Got it. And then lastly, the previous caller asked it a little bit, but it just seems like you’re buying the bank in the second half of the year, you’re going to need some capital for that.
And then whether 6 months or 1.5 years transition, you’re — to bring $2 billion, and by then, it might be $3 billion in deposit. It just seems like that — how do you want investors to think about the capital needs over the next, call it, 2 years?
Yes. So we are committed to bringing on sufficient capital to support those deposit balances. Now as you say, the deposits on day 1, we don’t have to bring them all over. We can bring them all over. We have enough cash on the balance sheet to pay for the transaction closed price, right?
The cost of First Sound Bank is $23 million, and we’ve got over $25 million of cash on the balance sheet today. And we will continue to generate cash and capital at the retained earnings from now until the time of close. Once we close the transaction, we do want to bring a significant amount of those deposits onto our balance sheet and we’ll evaluate raising additional capital to support those deposits.
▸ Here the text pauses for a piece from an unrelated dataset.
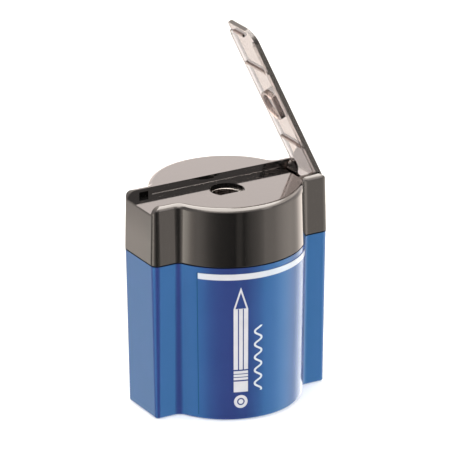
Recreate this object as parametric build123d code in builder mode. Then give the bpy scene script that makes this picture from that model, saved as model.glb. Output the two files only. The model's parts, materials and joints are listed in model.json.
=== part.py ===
# Pocket pencil sharpener: shavings tub, pull-off cap, wedge sharpener and hinged lid.
# Millimetres, +Z up, origin on the table at the middle of the tub's outline.
from build123d import *
import math
import os

os.makedirs("parts", exist_ok=True)

# --- outline shared by the tub and the cap, stated at the lower edge of the cap
barrel_r = 23.1
wing_reach = 29.3
wing_half = 9.5
corner_r = 2.1
junction_r = 2.0
corner_zone_x = 26.5
junction_zone_x = 15.0

# --- heights
seam_z = 48.2
deck_z = 63.7
top_z = 66.0
base_draft = 0.75
seam_step = 0.12
top_draft = 0.45

# --- tub
tub_wall = 1.5
tub_floor = 1.6
base_edge_r = 0.6
lip_r = 0.35

# --- label film on the front of the tub
label_span = 103.0
label_low_z = 1.4
label_high_z = 46.1
label_gap = 0.01
label_thick = 0.2

# --- cap
cap_wall = 1.8
skirt_edge_r = 0.2
deck_thick = 1.65
moon_skin = 1.8
moon_ledge_y = 9.0
channel_half = 7.0
rim_thick = 1.65
rim_edge_r = 1.55
wing_end_r = 3.0
recess_junction_r = 3.0
spigot_gap = 0.15
spigot_wall = 1.2
spigot_depth = 5.5
spigot_root = 1.0
hole_r = 5.15
hole_y = -0.6
hole_flat_y = -3.85
hole_edge = 0.3
notch_x = -23.4
notch_length = 3.0
notch_low_z = 63.85
notch_high_z = 65.0
notch_depth = 0.5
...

So that is a piece of what we plan to do. We believe that the incremental earnings and the return on the capital that we get will support and justify that need for capital and that capital raise. And so we — we’re committed to earning a reasonable return on that incremental capital.
So I think that does take us to the top of the hour. And Mike looks like he was the last questioner that we had in queue. I know we did additionally have a few questions online, but I do think that we have answered most of those. I will certainly tell people, if you do have follow-up questions or want to dig into anything in greater detail, I’m certainly accessible.
And we’ll be happy to take follow-up questions off-line.
Great. Well, thank you so much for joining today, and we really appreciate your continued support and interest in BM Technologies. And I hope you all have a wonderful weekend. Thank you.
Thank you, everyone.
Thank you. And that concludes today’s conference. Thank you all for joining. You may now disconnect.